_Aim of the task_. Using the data below, output the first line and every line after it up to and including the line containing "# ## Which piece gets which finish", exactly as written and with nothing added.
--- begin ---
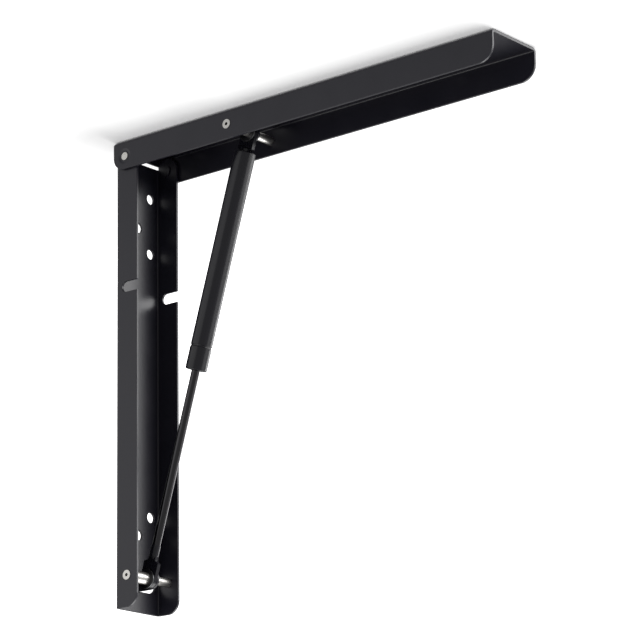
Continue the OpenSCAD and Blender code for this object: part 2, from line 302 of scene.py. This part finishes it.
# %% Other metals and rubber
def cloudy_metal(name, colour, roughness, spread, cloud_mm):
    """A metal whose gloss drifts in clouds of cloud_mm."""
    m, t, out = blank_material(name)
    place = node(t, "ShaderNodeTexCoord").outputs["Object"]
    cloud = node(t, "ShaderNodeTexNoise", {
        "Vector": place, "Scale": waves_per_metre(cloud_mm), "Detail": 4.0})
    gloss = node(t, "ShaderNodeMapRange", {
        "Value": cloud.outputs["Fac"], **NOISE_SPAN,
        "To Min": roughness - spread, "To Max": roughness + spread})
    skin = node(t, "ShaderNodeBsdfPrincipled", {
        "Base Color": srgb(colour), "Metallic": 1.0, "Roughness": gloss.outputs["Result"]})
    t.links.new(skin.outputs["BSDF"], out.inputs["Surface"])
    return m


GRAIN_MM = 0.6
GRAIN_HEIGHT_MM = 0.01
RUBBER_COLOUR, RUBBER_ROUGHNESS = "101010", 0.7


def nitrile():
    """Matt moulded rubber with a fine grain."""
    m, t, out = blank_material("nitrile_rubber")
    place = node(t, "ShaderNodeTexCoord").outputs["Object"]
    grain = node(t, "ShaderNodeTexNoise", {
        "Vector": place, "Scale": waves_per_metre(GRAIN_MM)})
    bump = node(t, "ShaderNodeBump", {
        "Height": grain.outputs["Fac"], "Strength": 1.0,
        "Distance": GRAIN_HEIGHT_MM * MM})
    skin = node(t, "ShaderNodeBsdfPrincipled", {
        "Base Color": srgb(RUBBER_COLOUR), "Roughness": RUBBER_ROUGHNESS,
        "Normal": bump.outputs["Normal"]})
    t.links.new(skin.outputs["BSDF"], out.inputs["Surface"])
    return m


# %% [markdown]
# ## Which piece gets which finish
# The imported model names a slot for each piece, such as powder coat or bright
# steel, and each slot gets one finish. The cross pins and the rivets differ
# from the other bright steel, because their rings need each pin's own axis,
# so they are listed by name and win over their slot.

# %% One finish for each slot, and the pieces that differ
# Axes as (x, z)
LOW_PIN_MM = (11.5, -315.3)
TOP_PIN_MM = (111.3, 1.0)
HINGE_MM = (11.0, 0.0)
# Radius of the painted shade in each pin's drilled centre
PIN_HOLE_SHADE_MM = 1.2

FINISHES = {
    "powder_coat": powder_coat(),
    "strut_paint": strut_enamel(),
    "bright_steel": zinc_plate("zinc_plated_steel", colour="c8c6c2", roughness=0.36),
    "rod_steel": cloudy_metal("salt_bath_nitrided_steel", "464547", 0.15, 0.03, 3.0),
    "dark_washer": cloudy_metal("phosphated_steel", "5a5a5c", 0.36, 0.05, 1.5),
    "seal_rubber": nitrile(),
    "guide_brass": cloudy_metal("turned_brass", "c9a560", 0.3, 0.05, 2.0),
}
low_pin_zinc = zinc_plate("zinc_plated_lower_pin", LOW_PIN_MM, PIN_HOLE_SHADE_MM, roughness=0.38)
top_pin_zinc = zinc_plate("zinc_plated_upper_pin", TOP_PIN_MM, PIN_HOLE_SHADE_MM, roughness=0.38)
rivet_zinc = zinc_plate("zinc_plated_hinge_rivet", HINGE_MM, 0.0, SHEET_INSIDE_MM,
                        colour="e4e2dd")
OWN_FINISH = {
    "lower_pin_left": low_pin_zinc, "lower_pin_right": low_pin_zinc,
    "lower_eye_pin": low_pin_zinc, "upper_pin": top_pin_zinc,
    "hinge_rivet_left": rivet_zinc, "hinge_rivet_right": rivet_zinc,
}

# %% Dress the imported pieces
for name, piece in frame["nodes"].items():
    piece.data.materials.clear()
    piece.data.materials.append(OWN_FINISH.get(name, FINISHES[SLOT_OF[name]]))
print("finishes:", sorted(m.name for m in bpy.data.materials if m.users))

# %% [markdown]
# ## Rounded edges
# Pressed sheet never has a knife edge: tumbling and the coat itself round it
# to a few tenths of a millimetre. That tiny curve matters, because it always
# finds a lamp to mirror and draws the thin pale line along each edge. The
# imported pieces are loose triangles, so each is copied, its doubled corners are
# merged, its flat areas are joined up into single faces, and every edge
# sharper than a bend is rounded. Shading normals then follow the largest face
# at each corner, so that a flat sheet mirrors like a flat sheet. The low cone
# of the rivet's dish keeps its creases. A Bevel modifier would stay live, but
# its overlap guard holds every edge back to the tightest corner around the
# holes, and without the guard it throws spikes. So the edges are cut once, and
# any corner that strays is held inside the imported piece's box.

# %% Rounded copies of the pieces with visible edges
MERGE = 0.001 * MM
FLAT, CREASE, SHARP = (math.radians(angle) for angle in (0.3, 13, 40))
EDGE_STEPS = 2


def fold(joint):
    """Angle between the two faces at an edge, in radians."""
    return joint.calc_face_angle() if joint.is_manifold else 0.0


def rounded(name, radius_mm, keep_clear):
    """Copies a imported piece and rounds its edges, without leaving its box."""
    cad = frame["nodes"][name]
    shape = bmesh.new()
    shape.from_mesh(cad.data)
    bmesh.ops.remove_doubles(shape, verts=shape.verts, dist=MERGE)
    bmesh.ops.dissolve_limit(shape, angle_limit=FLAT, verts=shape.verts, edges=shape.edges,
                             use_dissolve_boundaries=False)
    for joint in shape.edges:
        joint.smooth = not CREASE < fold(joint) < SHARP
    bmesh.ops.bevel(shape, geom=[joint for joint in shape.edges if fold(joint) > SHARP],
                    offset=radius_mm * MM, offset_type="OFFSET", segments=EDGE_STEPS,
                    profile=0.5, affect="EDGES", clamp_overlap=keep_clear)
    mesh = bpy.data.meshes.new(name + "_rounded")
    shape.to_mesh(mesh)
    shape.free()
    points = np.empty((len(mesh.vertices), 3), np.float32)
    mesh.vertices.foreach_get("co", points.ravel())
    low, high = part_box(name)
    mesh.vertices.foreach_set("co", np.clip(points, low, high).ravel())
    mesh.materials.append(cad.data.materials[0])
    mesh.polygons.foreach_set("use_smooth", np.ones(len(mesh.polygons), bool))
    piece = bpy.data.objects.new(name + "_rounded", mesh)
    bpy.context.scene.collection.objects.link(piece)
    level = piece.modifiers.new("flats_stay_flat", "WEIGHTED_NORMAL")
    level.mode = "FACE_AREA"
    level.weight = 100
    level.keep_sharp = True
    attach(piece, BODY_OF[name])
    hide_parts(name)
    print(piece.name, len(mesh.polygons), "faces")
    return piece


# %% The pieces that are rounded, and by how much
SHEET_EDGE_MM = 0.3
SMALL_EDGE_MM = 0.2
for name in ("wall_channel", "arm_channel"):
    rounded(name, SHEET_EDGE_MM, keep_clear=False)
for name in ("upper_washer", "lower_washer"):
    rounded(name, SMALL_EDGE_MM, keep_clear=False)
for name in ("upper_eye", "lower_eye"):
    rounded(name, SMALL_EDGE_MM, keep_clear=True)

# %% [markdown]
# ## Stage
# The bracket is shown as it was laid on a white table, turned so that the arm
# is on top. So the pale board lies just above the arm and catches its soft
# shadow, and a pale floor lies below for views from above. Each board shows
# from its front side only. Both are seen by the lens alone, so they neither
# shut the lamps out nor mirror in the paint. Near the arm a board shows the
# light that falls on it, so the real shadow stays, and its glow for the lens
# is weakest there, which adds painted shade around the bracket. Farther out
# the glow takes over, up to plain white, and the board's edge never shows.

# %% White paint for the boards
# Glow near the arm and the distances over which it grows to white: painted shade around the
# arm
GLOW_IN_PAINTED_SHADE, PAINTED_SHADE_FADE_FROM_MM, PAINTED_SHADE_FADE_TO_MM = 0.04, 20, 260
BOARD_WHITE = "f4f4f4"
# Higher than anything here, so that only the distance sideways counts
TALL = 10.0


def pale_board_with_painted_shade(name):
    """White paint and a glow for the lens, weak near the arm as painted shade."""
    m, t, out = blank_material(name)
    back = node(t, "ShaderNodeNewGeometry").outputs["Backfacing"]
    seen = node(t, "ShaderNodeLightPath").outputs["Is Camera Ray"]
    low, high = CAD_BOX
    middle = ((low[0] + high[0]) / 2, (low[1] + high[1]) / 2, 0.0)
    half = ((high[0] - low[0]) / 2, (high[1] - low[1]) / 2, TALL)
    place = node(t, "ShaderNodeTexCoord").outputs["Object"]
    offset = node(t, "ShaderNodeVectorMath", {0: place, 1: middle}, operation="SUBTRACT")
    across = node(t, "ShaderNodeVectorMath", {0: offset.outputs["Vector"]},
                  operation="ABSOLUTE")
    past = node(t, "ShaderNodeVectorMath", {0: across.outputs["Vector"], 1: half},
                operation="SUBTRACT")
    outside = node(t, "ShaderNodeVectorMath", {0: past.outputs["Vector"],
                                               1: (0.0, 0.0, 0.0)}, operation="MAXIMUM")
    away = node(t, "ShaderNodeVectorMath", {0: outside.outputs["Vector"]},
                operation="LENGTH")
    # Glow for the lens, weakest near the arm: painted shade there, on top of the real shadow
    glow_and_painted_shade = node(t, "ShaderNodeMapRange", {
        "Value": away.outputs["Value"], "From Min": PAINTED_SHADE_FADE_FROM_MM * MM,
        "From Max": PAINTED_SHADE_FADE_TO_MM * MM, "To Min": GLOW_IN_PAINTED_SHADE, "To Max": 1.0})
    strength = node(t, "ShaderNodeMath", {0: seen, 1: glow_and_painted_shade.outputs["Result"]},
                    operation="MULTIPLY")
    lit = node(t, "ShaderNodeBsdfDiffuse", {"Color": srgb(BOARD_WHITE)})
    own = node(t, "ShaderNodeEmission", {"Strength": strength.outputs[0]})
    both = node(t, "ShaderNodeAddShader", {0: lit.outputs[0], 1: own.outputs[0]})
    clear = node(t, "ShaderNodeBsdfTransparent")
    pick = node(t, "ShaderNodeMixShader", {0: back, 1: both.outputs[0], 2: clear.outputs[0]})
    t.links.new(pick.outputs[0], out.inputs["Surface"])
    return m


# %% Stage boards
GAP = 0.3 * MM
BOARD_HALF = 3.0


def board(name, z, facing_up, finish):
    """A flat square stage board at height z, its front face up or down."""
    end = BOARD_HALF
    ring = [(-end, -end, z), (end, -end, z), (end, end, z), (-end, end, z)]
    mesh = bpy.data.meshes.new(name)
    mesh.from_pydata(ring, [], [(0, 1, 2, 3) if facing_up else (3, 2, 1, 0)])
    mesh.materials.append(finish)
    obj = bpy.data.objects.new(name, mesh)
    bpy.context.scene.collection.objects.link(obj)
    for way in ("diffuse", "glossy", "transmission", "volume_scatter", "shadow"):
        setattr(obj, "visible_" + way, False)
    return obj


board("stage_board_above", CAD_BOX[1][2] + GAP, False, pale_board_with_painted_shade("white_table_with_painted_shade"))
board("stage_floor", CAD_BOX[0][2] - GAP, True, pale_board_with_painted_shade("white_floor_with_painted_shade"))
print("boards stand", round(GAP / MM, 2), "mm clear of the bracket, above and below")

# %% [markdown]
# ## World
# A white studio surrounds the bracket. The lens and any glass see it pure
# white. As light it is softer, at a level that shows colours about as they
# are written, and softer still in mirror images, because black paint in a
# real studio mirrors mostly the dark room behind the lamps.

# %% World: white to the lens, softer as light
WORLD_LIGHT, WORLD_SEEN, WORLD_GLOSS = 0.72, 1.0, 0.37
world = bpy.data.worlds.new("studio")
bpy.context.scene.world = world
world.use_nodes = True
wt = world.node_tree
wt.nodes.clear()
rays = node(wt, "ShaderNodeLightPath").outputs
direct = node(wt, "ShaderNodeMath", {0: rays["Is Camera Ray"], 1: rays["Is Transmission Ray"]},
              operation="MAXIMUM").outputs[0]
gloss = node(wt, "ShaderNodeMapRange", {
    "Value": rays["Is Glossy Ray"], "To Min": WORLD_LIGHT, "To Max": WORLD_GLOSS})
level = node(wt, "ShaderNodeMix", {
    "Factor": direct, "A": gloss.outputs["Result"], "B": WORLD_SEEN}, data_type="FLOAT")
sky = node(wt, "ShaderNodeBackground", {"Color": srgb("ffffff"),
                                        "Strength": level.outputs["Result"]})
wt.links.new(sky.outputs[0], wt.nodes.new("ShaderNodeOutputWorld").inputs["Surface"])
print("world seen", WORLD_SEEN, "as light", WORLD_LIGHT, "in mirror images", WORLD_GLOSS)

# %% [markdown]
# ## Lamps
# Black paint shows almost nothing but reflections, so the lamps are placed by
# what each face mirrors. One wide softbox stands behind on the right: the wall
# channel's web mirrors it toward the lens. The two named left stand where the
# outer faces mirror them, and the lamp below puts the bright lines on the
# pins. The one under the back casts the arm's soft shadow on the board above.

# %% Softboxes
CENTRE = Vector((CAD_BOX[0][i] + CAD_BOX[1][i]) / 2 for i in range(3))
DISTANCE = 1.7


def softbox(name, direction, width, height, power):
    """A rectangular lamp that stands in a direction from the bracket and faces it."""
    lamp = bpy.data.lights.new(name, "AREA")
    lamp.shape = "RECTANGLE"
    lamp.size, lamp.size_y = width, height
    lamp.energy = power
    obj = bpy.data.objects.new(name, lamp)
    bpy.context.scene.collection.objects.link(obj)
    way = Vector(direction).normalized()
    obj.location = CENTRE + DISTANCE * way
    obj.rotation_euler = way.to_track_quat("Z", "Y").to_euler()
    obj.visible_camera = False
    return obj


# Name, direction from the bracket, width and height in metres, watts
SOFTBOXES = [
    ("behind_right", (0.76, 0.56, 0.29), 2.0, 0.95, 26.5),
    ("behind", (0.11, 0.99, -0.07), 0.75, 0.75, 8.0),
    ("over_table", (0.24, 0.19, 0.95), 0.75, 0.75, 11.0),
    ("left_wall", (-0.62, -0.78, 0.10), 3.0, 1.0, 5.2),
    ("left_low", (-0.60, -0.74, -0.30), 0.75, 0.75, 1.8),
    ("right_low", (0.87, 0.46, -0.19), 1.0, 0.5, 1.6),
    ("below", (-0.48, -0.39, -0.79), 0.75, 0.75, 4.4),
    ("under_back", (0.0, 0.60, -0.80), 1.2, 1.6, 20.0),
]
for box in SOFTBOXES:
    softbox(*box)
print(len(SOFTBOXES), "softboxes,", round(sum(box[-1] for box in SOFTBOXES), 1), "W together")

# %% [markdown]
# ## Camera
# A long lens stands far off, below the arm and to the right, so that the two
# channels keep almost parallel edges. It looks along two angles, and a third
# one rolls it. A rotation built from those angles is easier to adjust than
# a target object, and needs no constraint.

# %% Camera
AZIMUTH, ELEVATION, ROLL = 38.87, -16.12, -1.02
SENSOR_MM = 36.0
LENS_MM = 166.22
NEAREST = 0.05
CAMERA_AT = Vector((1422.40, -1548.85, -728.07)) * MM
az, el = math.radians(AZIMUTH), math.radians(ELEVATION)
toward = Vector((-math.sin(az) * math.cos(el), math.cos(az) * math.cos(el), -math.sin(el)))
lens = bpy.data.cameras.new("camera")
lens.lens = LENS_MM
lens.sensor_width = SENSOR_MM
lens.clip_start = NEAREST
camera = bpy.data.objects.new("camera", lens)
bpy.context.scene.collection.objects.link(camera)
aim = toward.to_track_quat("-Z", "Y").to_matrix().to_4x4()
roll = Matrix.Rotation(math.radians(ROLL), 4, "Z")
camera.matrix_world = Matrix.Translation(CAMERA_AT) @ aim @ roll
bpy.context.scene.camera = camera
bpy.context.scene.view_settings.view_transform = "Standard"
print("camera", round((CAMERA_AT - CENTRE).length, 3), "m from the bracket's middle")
--- end ---
_Solved exercise_.
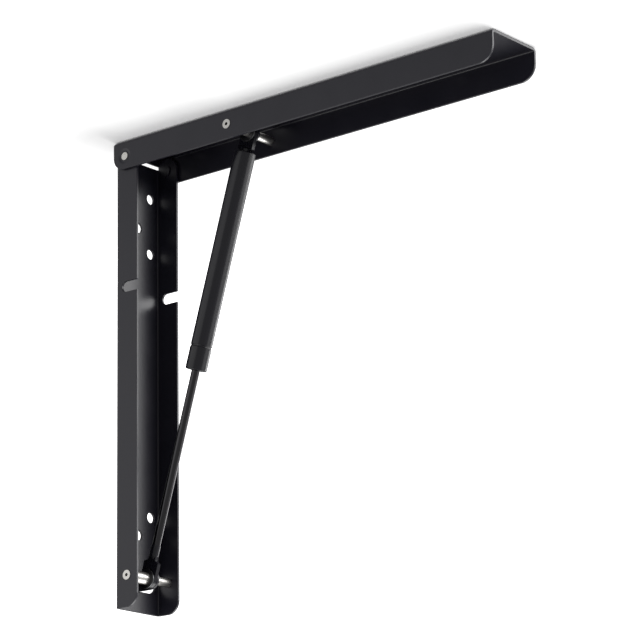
Continue the OpenSCAD and Blender code for this object: part 2, from line 302 of scene.py. This part finishes it.
# %% Other metals and rubber
def cloudy_metal(name, colour, roughness, spread, cloud_mm):
    """A metal whose gloss drifts in clouds of cloud_mm."""
    m, t, out = blank_material(name)
    place = node(t, "ShaderNodeTexCoord").outputs["Object"]
    cloud = node(t, "ShaderNodeTexNoise", {
        "Vector": place, "Scale": waves_per_metre(cloud_mm), "Detail": 4.0})
    gloss = node(t, "ShaderNodeMapRange", {
        "Value": cloud.outputs["Fac"], **NOISE_SPAN,
        "To Min": roughness - spread, "To Max": roughness + spread})
    skin = node(t, "ShaderNodeBsdfPrincipled", {
        "Base Color": srgb(colour), "Metallic": 1.0, "Roughness": gloss.outputs["Result"]})
    t.links.new(skin.outputs["BSDF"], out.inputs["Surface"])
    return m


GRAIN_MM = 0.6
GRAIN_HEIGHT_MM = 0.01
RUBBER_COLOUR, RUBBER_ROUGHNESS = "101010", 0.7


def nitrile():
    """Matt moulded rubber with a fine grain."""
    m, t, out = blank_material("nitrile_rubber")
    place = node(t, "ShaderNodeTexCoord").outputs["Object"]
    grain = node(t, "ShaderNodeTexNoise", {
        "Vector": place, "Scale": waves_per_metre(GRAIN_MM)})
    bump = node(t, "ShaderNodeBump", {
        "Height": grain.outputs["Fac"], "Strength": 1.0,
        "Distance": GRAIN_HEIGHT_MM * MM})
    skin = node(t, "ShaderNodeBsdfPrincipled", {
        "Base Color": srgb(RUBBER_COLOUR), "Roughness": RUBBER_ROUGHNESS,
        "Normal": bump.outputs["Normal"]})
    t.links.new(skin.outputs["BSDF"], out.inputs["Surface"])
    return m


# %% [markdown]
# ## Which piece gets which finish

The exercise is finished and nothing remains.